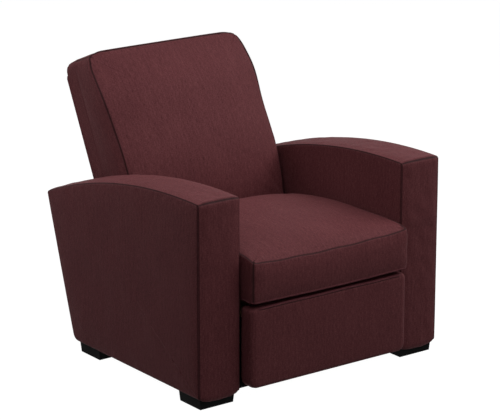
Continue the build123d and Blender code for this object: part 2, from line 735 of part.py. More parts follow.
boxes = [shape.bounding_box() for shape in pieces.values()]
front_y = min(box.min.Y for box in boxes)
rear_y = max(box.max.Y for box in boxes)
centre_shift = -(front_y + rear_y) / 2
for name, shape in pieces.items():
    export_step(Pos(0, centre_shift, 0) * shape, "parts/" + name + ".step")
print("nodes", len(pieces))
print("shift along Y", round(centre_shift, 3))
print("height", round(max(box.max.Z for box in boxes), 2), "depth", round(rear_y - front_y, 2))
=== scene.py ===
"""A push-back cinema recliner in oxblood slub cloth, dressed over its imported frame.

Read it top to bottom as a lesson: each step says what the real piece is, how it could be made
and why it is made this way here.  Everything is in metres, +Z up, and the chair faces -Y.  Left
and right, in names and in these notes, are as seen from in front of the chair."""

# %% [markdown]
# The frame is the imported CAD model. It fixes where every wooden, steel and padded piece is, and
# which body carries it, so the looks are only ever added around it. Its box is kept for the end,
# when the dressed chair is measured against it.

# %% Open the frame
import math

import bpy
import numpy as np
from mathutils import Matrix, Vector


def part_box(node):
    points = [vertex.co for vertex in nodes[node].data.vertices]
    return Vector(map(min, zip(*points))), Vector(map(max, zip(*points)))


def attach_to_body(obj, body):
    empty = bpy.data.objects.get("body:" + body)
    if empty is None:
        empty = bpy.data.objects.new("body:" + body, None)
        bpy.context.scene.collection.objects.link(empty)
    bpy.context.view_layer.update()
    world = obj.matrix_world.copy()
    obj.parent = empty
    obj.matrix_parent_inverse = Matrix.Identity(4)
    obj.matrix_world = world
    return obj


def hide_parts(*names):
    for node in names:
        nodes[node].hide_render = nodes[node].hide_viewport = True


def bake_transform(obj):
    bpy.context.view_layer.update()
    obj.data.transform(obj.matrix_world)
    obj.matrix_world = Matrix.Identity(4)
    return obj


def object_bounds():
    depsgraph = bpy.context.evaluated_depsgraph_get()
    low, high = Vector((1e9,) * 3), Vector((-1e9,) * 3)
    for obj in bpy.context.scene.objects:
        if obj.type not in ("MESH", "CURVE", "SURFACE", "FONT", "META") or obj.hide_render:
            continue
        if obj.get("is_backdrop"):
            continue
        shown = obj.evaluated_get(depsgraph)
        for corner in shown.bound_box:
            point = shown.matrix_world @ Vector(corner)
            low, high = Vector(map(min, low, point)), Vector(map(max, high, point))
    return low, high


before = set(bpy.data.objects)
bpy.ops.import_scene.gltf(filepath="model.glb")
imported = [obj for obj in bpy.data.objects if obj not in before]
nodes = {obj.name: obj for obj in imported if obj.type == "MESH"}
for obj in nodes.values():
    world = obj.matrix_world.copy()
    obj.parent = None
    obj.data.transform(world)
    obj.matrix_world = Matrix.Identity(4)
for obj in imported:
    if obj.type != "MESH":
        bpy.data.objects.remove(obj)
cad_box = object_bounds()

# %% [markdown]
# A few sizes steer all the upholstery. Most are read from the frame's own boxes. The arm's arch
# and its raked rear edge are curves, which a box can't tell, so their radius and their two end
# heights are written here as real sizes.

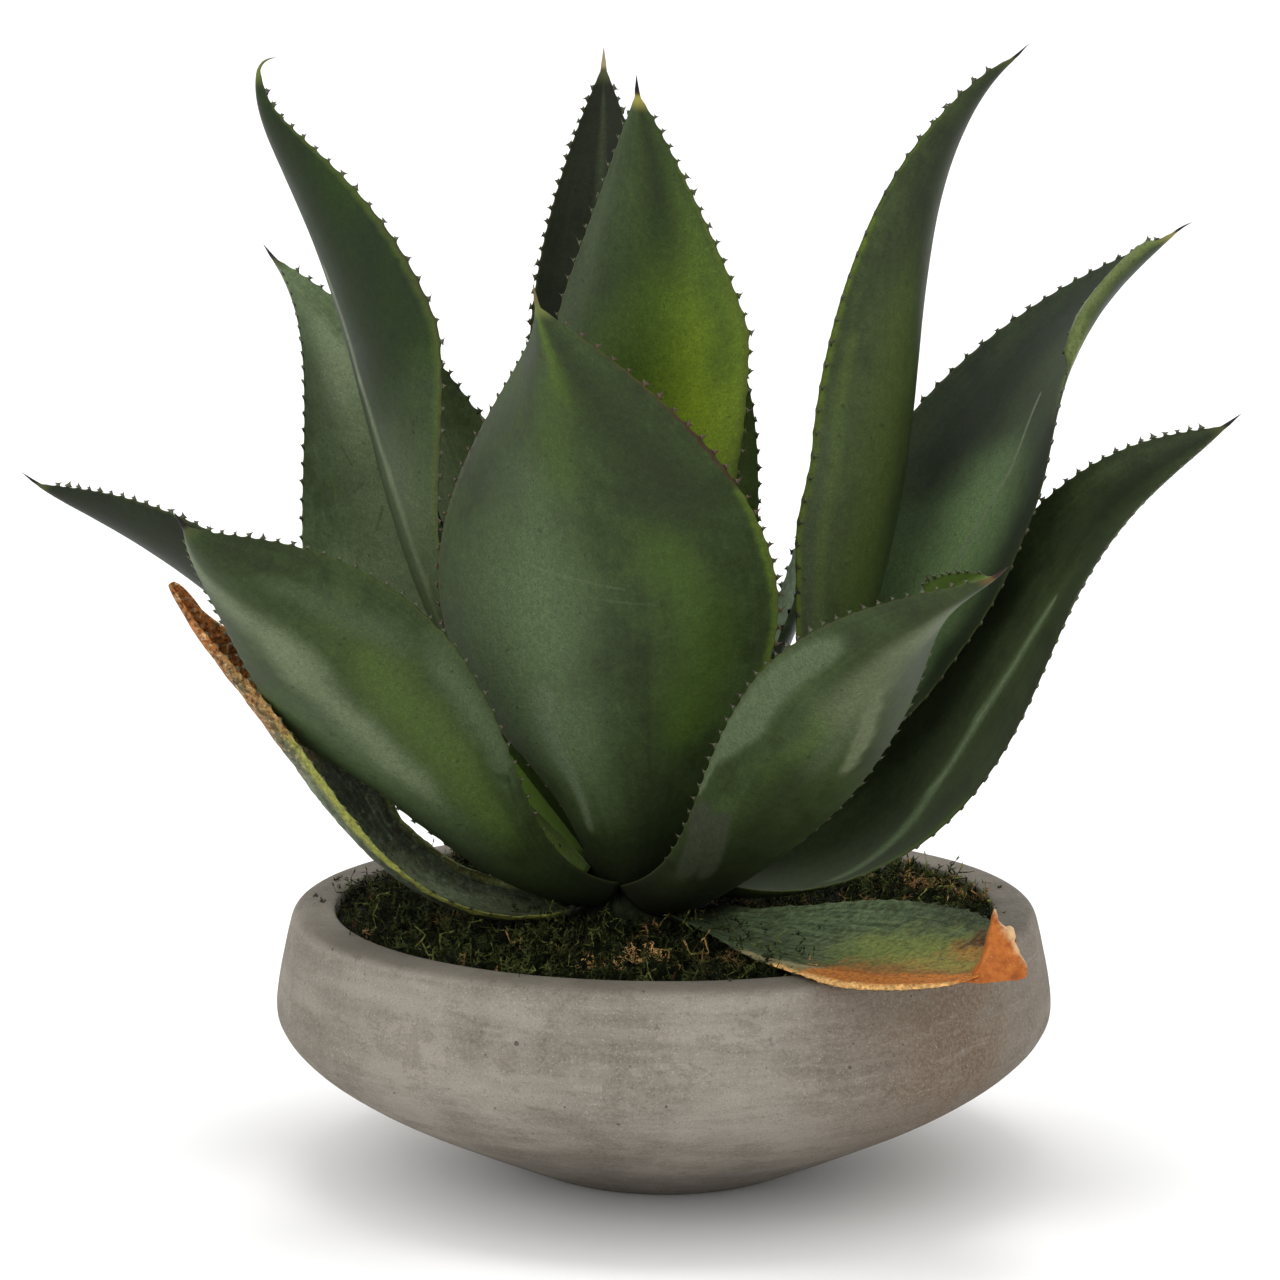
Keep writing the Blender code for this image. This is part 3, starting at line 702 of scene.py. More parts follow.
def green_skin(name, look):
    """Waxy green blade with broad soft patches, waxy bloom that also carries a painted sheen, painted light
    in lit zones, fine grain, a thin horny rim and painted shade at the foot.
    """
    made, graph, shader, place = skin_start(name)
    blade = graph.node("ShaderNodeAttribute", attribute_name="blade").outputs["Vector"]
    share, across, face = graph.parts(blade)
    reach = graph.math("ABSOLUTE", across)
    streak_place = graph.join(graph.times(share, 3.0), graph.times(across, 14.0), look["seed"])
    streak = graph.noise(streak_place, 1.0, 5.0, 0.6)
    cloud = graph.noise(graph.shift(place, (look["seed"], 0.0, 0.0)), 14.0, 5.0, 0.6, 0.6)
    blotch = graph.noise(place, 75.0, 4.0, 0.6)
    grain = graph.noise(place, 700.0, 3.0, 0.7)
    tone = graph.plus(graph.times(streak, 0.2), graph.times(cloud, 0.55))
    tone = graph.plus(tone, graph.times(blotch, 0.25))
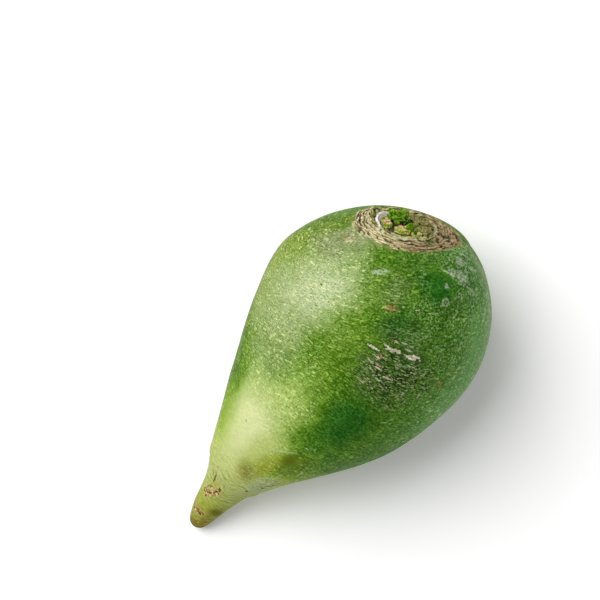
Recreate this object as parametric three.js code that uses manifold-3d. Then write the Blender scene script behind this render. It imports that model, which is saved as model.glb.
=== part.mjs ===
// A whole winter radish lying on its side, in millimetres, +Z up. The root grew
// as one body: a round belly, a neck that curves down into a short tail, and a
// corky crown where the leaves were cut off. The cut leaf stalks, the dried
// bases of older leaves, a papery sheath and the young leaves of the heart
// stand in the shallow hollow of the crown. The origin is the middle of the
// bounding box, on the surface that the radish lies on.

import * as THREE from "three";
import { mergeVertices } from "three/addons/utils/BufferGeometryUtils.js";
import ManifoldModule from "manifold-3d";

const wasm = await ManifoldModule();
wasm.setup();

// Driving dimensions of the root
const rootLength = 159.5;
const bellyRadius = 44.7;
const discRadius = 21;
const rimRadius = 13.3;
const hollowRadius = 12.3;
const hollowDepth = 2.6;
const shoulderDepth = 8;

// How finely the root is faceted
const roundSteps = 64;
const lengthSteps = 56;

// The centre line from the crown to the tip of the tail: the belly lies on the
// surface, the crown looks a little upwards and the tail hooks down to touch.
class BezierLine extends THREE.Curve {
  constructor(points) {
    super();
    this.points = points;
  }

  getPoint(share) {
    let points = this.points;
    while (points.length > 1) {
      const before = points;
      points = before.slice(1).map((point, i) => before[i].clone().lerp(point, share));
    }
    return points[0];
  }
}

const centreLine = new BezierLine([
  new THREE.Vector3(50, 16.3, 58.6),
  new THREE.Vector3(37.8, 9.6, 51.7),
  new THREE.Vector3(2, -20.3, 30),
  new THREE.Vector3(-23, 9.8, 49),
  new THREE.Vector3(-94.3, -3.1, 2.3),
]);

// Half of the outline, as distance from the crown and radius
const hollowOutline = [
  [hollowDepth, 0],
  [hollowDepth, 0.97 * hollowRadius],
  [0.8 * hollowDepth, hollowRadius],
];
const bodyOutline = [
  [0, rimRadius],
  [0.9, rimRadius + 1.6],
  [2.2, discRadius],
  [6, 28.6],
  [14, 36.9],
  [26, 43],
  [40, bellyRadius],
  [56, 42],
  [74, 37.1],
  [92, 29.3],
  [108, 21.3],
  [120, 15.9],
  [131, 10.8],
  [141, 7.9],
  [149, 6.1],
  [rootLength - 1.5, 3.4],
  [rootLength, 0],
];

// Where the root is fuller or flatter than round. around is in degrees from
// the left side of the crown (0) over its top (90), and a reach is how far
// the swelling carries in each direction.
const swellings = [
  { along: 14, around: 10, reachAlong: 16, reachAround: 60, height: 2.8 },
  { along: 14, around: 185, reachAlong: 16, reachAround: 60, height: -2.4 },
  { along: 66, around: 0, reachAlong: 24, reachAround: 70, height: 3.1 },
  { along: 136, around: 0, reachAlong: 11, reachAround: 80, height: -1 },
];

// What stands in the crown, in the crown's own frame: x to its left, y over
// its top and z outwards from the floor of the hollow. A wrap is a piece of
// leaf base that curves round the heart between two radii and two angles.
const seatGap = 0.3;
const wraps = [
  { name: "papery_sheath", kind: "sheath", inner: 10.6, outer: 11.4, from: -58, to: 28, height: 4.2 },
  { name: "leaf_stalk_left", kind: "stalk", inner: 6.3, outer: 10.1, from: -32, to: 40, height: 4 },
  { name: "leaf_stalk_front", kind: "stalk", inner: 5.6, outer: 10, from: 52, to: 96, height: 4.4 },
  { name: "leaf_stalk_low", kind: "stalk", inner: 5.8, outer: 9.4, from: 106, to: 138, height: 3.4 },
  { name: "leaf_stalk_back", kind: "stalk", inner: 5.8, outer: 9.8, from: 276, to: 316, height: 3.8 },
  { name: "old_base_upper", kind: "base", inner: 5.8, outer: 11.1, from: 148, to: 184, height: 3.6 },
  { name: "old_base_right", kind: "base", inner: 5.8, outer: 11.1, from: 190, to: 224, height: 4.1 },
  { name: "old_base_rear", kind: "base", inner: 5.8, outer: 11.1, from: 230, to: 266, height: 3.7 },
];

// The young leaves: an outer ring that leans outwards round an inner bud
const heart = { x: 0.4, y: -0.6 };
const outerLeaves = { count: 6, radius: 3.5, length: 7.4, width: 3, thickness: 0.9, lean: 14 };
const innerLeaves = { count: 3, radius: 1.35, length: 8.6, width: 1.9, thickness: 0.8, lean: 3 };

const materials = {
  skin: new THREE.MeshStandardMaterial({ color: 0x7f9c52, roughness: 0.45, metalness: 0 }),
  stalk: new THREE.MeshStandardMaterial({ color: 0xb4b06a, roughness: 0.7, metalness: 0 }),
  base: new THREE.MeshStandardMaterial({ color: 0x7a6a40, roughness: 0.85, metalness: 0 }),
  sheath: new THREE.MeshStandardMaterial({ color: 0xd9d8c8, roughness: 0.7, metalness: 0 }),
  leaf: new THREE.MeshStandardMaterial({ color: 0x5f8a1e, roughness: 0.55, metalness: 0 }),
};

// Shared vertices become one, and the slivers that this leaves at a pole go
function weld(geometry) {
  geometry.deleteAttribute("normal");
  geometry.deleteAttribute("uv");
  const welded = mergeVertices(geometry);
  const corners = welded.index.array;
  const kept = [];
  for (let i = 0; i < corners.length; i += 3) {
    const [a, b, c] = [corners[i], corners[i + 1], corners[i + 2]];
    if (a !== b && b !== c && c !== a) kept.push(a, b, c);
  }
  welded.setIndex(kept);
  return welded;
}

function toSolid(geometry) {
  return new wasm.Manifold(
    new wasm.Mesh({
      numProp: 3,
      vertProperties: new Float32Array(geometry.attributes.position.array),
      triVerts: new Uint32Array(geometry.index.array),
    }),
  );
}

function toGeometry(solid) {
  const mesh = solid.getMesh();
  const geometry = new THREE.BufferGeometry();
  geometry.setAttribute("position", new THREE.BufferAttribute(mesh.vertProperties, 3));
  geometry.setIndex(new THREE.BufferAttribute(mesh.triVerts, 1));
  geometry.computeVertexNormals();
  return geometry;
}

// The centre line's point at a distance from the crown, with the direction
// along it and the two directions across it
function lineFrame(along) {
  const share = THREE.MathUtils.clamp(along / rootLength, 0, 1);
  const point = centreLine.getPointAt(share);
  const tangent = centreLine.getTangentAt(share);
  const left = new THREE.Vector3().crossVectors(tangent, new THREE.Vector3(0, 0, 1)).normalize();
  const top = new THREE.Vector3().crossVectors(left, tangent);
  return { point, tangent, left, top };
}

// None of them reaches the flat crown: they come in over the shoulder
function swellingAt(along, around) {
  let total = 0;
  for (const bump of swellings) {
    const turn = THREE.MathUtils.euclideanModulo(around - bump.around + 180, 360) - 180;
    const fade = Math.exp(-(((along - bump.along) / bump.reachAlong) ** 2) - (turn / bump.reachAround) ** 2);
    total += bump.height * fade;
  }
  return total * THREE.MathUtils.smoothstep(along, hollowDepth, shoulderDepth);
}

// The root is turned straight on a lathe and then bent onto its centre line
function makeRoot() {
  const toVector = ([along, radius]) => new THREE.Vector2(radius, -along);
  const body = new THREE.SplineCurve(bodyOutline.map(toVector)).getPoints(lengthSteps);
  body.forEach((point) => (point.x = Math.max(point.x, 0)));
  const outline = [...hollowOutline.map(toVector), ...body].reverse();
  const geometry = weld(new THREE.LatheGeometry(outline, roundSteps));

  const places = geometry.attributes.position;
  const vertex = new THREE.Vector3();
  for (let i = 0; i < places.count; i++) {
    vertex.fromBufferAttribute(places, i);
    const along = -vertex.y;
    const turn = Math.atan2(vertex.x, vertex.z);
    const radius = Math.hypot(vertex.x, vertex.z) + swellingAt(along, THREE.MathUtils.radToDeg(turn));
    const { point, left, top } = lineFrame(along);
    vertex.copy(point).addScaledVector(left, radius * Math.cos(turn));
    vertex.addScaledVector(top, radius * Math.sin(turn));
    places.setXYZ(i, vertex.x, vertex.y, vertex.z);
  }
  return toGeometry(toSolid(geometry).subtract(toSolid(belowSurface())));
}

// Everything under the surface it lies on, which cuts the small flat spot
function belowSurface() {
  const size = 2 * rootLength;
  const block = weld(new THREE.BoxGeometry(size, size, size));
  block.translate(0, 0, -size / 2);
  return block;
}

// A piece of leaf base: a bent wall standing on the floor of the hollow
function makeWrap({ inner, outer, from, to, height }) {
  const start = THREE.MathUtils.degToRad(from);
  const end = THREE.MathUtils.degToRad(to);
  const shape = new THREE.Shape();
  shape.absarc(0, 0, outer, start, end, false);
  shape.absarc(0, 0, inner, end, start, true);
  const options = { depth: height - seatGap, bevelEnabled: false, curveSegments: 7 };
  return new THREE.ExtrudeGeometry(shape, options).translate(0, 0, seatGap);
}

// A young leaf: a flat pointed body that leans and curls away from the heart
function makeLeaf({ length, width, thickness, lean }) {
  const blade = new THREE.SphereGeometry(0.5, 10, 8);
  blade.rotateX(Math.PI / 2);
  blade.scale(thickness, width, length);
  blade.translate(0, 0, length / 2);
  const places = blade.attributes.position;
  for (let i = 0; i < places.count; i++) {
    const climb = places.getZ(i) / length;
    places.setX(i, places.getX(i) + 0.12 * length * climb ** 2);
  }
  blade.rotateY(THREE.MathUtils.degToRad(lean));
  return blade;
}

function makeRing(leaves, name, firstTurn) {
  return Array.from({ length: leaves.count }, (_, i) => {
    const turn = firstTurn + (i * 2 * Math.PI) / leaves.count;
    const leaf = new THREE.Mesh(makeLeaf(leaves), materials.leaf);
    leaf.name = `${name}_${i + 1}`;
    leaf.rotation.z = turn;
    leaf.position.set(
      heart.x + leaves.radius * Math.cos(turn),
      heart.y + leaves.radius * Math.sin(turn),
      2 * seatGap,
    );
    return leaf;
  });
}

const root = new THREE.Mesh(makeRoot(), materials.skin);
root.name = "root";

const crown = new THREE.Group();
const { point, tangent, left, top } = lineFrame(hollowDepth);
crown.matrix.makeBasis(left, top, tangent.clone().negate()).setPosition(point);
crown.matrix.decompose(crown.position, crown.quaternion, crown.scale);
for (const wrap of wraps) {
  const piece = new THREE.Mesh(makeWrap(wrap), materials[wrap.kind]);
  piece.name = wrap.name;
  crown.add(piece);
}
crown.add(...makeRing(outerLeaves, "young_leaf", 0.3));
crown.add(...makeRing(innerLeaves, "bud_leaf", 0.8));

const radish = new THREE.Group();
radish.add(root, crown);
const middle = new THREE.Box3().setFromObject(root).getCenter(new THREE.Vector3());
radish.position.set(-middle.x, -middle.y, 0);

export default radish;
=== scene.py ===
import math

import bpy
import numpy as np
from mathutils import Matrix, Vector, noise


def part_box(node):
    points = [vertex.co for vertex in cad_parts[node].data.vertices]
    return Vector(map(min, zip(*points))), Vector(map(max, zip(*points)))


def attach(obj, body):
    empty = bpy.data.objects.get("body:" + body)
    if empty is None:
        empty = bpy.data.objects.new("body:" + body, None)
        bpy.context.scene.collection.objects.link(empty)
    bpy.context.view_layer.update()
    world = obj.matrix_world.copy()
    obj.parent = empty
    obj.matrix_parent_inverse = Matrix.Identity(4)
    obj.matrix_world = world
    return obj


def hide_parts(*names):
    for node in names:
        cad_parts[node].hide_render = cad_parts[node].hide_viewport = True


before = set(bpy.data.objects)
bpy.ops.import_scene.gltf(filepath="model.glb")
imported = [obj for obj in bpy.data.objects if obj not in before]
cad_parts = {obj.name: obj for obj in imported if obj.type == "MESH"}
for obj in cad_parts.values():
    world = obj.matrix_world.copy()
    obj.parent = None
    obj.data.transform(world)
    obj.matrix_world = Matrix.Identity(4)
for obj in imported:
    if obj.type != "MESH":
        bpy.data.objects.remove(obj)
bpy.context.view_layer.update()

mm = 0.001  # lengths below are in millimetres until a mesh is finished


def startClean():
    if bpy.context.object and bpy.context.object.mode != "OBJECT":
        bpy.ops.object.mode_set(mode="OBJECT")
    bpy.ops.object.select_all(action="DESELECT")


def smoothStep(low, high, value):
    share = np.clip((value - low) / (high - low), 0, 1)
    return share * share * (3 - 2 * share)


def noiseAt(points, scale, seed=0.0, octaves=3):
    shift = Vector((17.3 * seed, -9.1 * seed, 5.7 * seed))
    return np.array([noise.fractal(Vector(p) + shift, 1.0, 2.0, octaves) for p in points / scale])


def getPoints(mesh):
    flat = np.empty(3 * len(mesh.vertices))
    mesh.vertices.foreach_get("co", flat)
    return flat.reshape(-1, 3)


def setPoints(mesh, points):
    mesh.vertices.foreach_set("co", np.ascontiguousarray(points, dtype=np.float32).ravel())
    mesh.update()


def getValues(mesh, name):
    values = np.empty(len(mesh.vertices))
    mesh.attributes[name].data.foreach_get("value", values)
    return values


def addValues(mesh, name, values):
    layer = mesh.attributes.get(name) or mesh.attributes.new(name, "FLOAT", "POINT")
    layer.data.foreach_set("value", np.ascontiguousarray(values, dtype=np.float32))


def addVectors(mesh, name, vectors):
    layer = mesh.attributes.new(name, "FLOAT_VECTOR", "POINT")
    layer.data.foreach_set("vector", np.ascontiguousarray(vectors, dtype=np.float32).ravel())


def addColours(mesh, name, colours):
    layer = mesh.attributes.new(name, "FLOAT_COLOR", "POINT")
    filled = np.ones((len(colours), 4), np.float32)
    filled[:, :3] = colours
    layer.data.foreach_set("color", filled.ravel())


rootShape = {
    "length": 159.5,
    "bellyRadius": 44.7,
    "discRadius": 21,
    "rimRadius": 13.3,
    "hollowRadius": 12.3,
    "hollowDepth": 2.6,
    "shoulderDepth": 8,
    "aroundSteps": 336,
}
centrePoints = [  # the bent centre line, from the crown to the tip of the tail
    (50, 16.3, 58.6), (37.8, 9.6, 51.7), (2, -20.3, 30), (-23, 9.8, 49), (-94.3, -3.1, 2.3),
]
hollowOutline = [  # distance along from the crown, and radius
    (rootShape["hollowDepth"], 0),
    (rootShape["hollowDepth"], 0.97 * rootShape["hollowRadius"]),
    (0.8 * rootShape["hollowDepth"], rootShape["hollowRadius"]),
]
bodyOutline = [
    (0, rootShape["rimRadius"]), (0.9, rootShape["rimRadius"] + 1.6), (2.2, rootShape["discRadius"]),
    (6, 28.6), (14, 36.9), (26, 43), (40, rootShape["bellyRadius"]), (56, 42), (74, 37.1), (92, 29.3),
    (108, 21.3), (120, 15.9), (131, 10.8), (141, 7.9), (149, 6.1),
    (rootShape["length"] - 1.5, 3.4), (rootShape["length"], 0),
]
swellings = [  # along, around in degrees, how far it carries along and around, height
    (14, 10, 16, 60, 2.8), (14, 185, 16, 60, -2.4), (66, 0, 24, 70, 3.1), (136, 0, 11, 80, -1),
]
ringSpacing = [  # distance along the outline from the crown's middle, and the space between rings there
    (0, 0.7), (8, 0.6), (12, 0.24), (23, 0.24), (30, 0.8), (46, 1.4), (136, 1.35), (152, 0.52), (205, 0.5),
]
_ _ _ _
▸ **WORK TO DO**
The first line to be transcribed is the one containing "const radish = new THREE.Group();", and the last is the one containing "mesh is finished". Transcribe exactly those lines and nothing else.

▸ **OUTPUT BELOW**
const radish = new THREE.Group();
radish.add(root, crown);
const middle = new THREE.Box3().setFromObject(root).getCenter(new THREE.Vector3());
radish.position.set(-middle.x, -middle.y, 0);

export default radish;
=== scene.py ===
import math

import bpy
import numpy as np
from mathutils import Matrix, Vector, noise


def part_box(node):
    points = [vertex.co for vertex in cad_parts[node].data.vertices]
    return Vector(map(min, zip(*points))), Vector(map(max, zip(*points)))


def attach(obj, body):
    empty = bpy.data.objects.get("body:" + body)
    if empty is None:
        empty = bpy.data.objects.new("body:" + body, None)
        bpy.context.scene.collection.objects.link(empty)
    bpy.context.view_layer.update()
    world = obj.matrix_world.copy()
    obj.parent = empty
    obj.matrix_parent_inverse = Matrix.Identity(4)
    obj.matrix_world = world
    return obj


def hide_parts(*names):
    for node in names:
        cad_parts[node].hide_render = cad_parts[node].hide_viewport = True


before = set(bpy.data.objects)
bpy.ops.import_scene.gltf(filepath="model.glb")
imported = [obj for obj in bpy.data.objects if obj not in before]
cad_parts = {obj.name: obj for obj in imported if obj.type == "MESH"}
for obj in cad_parts.values():
    world = obj.matrix_world.copy()
    obj.parent = None
    obj.data.transform(world)
    obj.matrix_world = Matrix.Identity(4)
for obj in imported:
    if obj.type != "MESH":
        bpy.data.objects.remove(obj)
bpy.context.view_layer.update()

mm = 0.001  # lengths below are in millimetres until a mesh is finished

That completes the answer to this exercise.